John O'Neill had spent the last years of his FBI career tracking Osama bin Laden. In the end he would die at their hands, killed in the collapse of the World Trade Centre on his second day as the Centre's new head of security. It was a terrible irony and a terrible loss for America's accumulated expertise on al-Qa'ida.
 
O'Neill, a flamboyant, driven man fond of sharp suits and attractive women, had been involved in all of America's biggest recent terrorist cases: from Islamic extremists' initial attack on the Centre in 1993 to the 1995 Oklahoma City bombing; from the long and inconclusive probe into the mystery of TWA Flight 800 to the attacks on US bases in Saudi Arabia in 1995 and 1996, the US embassy bombings in Africa in 1998, and last year's attack on the destroyer USS Cole in the port of Aden, Yemen.
 
With the exception of Flight 800 (with which no terrorist connection was ever proved) and Oklahoma City (which turned out to be the work of the all-American Timothy McVeigh), O'Neill established links between every incident and Mr bin Laden's group.
 
O'Neill also stood out for his obsession with his work, his determination and meticulous attention to detail. He absorbed information like a sponge and worked without respite. The head of Scotland Yard's anti-terrorist branch, Deputy Assistant Commissioner Alan Fry, once said of him: "I wouldn't want to be the terrorist he was hunting John O'Neill can move heaven and earth."
 
But the hard-driving style of O'Neill would be his downfall at the FBI. In Yemen, his uncompromising ways brought him into a collision with the US ambassador, Barbara Bodine, an equally strong-willed figure who ultimately refused to have O'Neill in the country, saying that his methods in the Cole investigation were causing intolerable friction with the Yemeni authorities.

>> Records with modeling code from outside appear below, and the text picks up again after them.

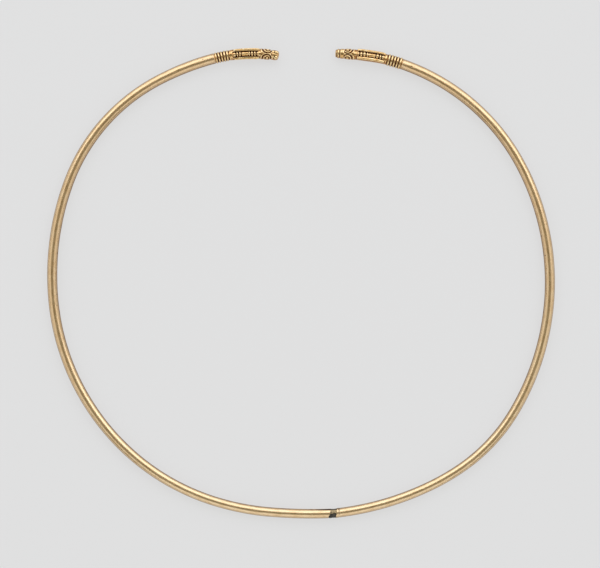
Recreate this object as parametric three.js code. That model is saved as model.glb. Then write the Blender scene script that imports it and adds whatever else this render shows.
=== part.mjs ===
// A slim gold torc, or neck ring, lying flat: a tube of sheet gold bent by hand into a ring, broken once at
// the back and mended there, with a cast terminal on each end. A terminal is a ribbed sleeve, a long panel
// with a ribbed bar between two rails, and an animal's head.
// Millimetres, +Z up. The origin is under the middle of the ring's outline, on the surface that the ring
// lies on, and +Y runs towards the opening between the two heads.

import * as THREE from "three";

const { degToRad, smoothstep, lerp } = THREE.MathUtils;

// The break at the back, from which both arms of the ring are measured
const BREAK = { x: 12.3, y: -86.1 };
const BREAK_WIDTH = 2.4; // along the ring, between the two torn ends
const BREAK_SLANT = degToRad(13); // the tear runs a little askew to the tube
const MEND_SINK = 0.12; // how far the fill lies below the tube's surface, and how much deeper at its waist
const MEND_WAIST = 0.1;
const JOINT_GAP = 0.1; // clearance between neighbouring pieces

// The tube
const TUBE_BACK = 3.52; // diameter for some way to each side of the break
const TUBE_SIDE = 3.76; // diameter along the sides
const TUBE_END = 3.92; // diameter where the terminals are fitted
const THIN_UNTIL = 40; // distances from the break at which the diameter changes
const SIDE_FROM = 95;
const SWELL_LENGTH = 40; // the last stretch, over which the tube swells towards its terminal
const TUBE_SIDES = 16;
const TUBE_STEP = 5.5; // along the ring, between two sections

// The two arms, each a chain of tangent arcs from the break to the tip of its animal's nose, as
// [radius, degrees turned]. The last length of each is its terminal.
const LONG_ARM = {
  heading: 182.5,
  turn: -1,
  arcs: [[187.5, 7.5], [95, 14], [85, 24.5], [88, 40], [100.5, 26.5], [71, 42], [99.5, 13], [56.5, 24.7]],
  terminal: 23.9,
};
const SHORT_ARM = {
  heading: 6,
  turn: 1,
  arcs: [
    [110, 19.5], [89.5, 8.5], [67.5, 25.5], [95.5, 24], [93.5, 34.5], [79, 37], [87, 5.5], [64.5, 12.5],
    [126.5, 5.2],
  ],
  terminal: 25.2,
};

// A terminal, measured along its own length from the joint with the tube, and round it from straight up
const TERMINAL_SIDES = 24;
const TERMINAL_LENGTH = 24.8; // each one is stretched or shortened a little to its own length
const GROOVES = 6; // round the sleeve
const GROOVE_PITCH = 1.09;
const GROOVE_WIDTH = 0.42;
const GROOVE_DEPTH = 0.26;
const RIB_HEIGHT = 1.84; // half the sleeve's height at a rib, which is a little less than half its width
const SLEEVE_LENGTH = GROOVES * GROOVE_PITCH - GROOVE_WIDTH;
const PANEL = { start: 6.8, middle: 11.8, end: 16.9, fade: 0.9 }; // channels deepen over the fade
const BAR = { halfWidth: degToRad(20), drop: 0.16 }; // between the rails, and a little lower
const CHANNEL = { middle: degToRad(33), reach: degToRad(17), depth: 0.52 };
const BEAD = { halfLength: 0.26, slope: 0.12, height: 0.14 }; // the ribs across the bar
const BEADS = [8.65, 9.7, 13.35, 14.4, 15.5]; // where their middles lie
const HEAD_START = 17.1;
const EYE = { along: 20.5, round: degToRad(61), reach: 0.5, height: 0.16, squeeze: 1.85 };
const EYE_GROOVE = { away: 0.8, reach: 0.35, depth: 0.14 };
const EYE_RIDGE = { away: 1.2, reach: 0.3, height: 0.1 };
const MUZZLE_START = 21.8;
const MOUTH = { round: degToRad(105), reach: degToRad(14), depth: 0.14 };
const NOSTRIL = { along: 23.6, round: degToRad(28), reach: 0.6, height: 0.14 };
const WRINKLES = [23.25, 24.25]; // grooves over the snout
const WRINKLE = { halfLength: 0.12, depth: 0.16, reach: degToRad(80) };
// Each nose reaches a few tenths past the end of its arm's arcs.
const LEFT = {
  length: 24.2,
  sleeve: 2.08, // half width
  panelRoll: degToRad(-6),
  headRoll: degToRad(5),
  nostrils: true,
  wrinkles: [],
};
const RIGHT = {
  length: 25.4,
  sleeve: 2.22,
  panelRoll: degToRad(-16),
  headRoll: degToRad(5),
  nostrils: false,
  wrinkles: WRINKLES,
};

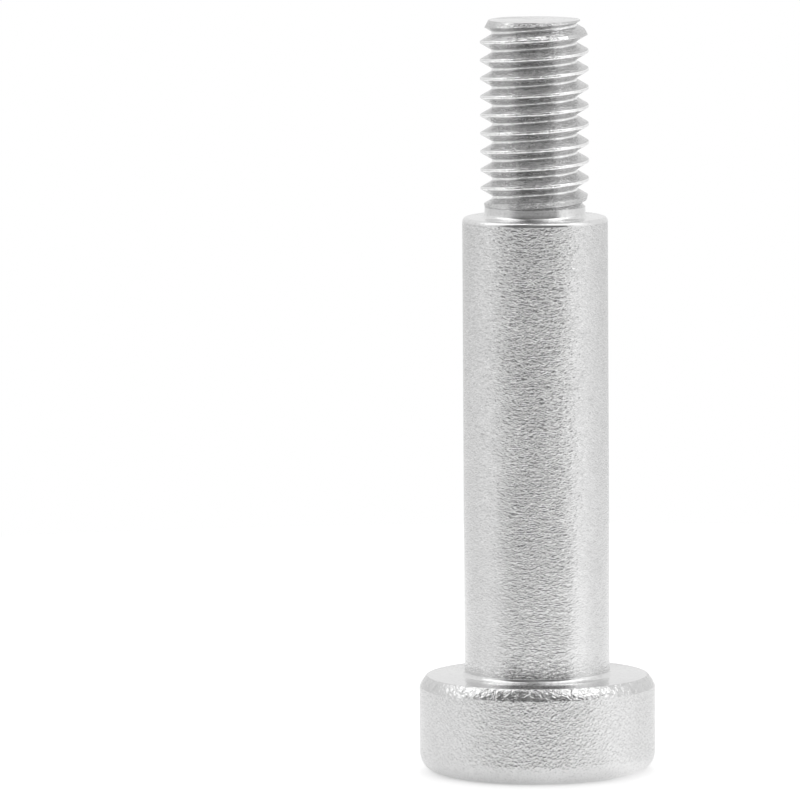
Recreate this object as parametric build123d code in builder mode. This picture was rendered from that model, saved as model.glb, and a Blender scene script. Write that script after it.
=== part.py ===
"""Hex socket shoulder bolt: an 8 mm by 25 mm ground shoulder between a round head and an M6 thread.

It stands on the end of its head. The origin is the middle of that end, and +Z runs up the bolt to the
tip of its thread. All sizes are in millimetres. The thread's first heights are taken on the +X side.
"""

import os
from math import ceil, radians, tan

from build123d import *

# Head
head_diameter = 12.95
head_height = 5.35
head_end_round = 0.85
head_bevel_width = 0.4
head_bevel_height = 0.62
head_bevel_bulge = 0.04

# Hex socket, broached down a drilled hole
socket_across_flats = 4.04
socket_depth = 3.4
drill_inset = 0.12
drill_point_angle = 118.0

# Shoulder
shoulder_diameter = 7.97
shoulder_length = 25.25
shoulder_seat_fillet = 0.24
shoulder_edge_round = 0.25

# Neck between the shoulder and the thread. Its fillet ends just outside the crests, so a plate that
# passes over the thread lies flat on the shoulder's top
neck_drop = 0.215
neck_length = 0.6
stop_clearance = 0.01

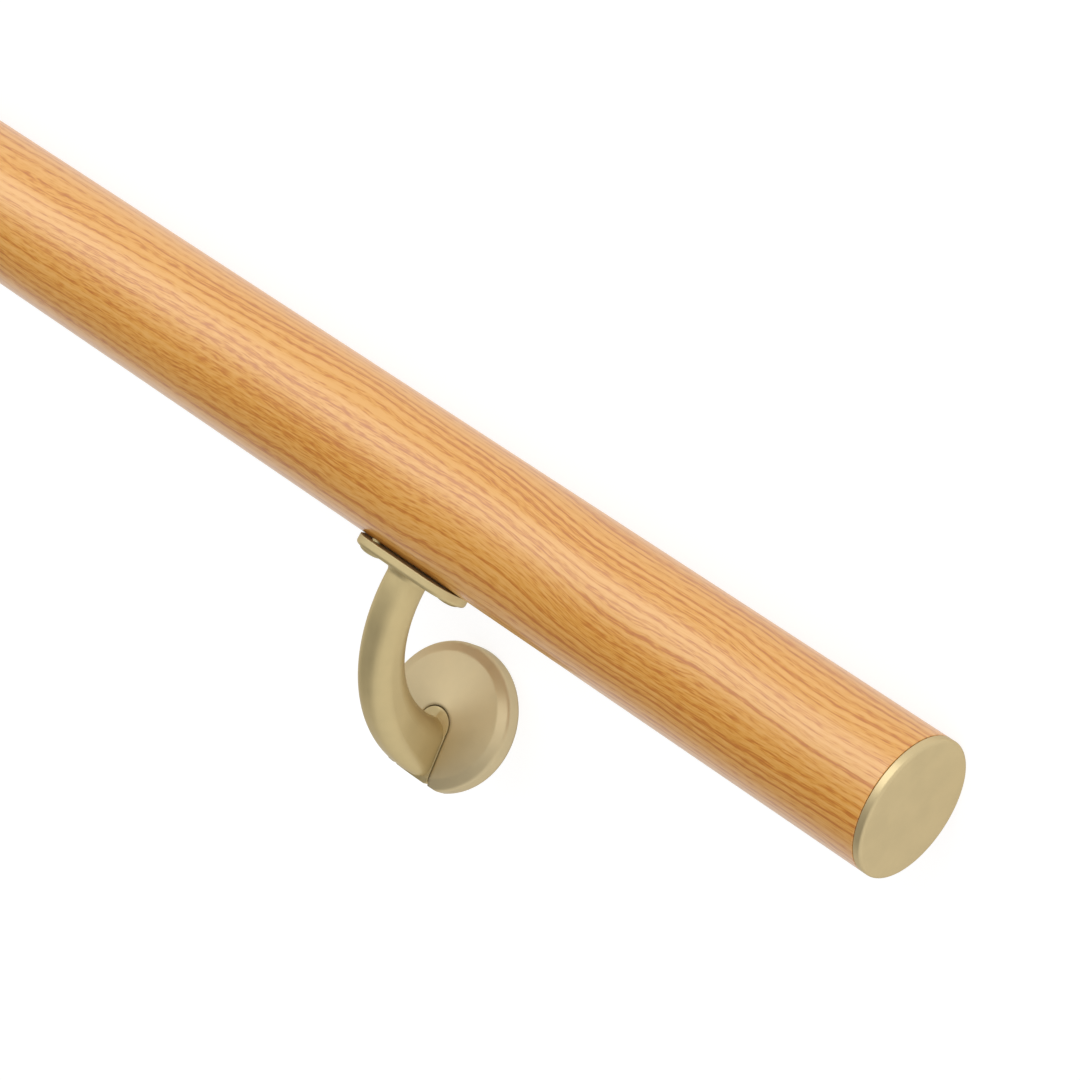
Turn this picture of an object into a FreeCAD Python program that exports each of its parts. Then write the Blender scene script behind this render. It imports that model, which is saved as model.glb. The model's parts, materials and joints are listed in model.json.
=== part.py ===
import FreeCAD, Part
import math
import os
import Sketcher

# Stair handrail length: a round tube with a woodgrain finish, a plug cap in each end, and two
# wall brackets. Each bracket is one casting (wall flange, arm and saddle) with a slotted rose
# cover over its flange and two screws that hold the saddle to the tube.
#
# Every sub-part is drawn as it hangs on a wall: X along the rail, Y towards the wall, Z up, with
# the rail's axis on X. The whole is then laid down as it rests on a level floor, on the back of
# the tube and on the top edges of the two roses.

document = FreeCAD.newDocument("HandrailLength")
sheet = document.addObject("Spreadsheet::Sheet", "Sizes")

# Driving sizes in millimetres; slot_lean in degrees
sizes = {
    "rail_length": 1200,
    "rail_radius": 25,
    "rail_wall": 2,
    "rail_end_bevel": 0.3,
    "cap_thickness": 3.4,
    "cap_radius": 24.95,
    "cap_round": 1.1,
    "cap_spigot_length": 14,
    "cap_spigot_wall": 2,
    "cap_fit": 0.15,
    "bracket_inset": 204.75,
    "wall_distance": 68.5,
    "rose_drop": 71.9,
    "rose_radius": 26.9,
    "rose_edge": 5.6,
    "rose_edge_round": 1.5,
    "rose_depth": 7.4,
    "rose_face_radius": 22.8,
    "rose_crown": 2.8,
    "cover_wall": 1.5,
    "cover_fit": 0.3,
    "flange_thickness": 4,
    "slot_radius": 6.9,
    "slot_offset": 4.2,
    "slot_lean": 4.9,
    "slot_gap": 0.45,
    "flat_drop": 23.9,
    "key_corner": 1.5,
    "wall_hole_diameter": 5.5,
    "wall_hole_circle": 32,
    "saddle_length": 47.5,
    "saddle_width": 21.4,
    "saddle_thickness": 3.5,
    "saddle_round": 1.2,
    "saddle_gap": 0.05,
    "arm_drop": 56,
    "neck_radius": 7,
    "neck_rise": 0.3,
    "neck_corner": 6.2,
    "neck_fillet": 2,
    "root_step": 3.8,
    "root_inset": 0.25,
    "root_corner": 5.5,
    "screw_reach": 16,
    "screw_stagger": 3.2,
    "screw_shank_diameter": 4.2,
    "screw_hole_clearance": 0.3,
    "pilot_clearance": 0.1,
    "screw_head_diameter": 9,
    "screw_head_height": 1.5,
    "screw_length": 13,
    "screw_tip_length": 3,
}
for row, (name, value) in enumerate(sizes.items(), start=1):
    sheet.set(f"A{row}", name.replace("_", " "))
    sheet.set(f"B{row}", str(value))
    sheet.setAlias(f"B{row}", name)
document.recompute()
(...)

As that row reverberated around the federal bureaucracy, O'Neill committed a second sin in July by leaving a briefcase full of classified information in a Florida conference room. The next month, denied promotion to a job he coveted, he resigned and took up a well-paid post at the World Trade Centre.

But before leaving, O'Neill shared his grievances with the French authors Guillaume Dasqui and Jean-Charles Brisard. In Bin Laden: The Forbidden Truth, published last November, they recount O'Neill's claim that his probe of Mr bin Laden and al-Qa'ida in Afghanistan had been blocked by the US oil lobby. John O'Neill was right but he paid for his judgement with his life.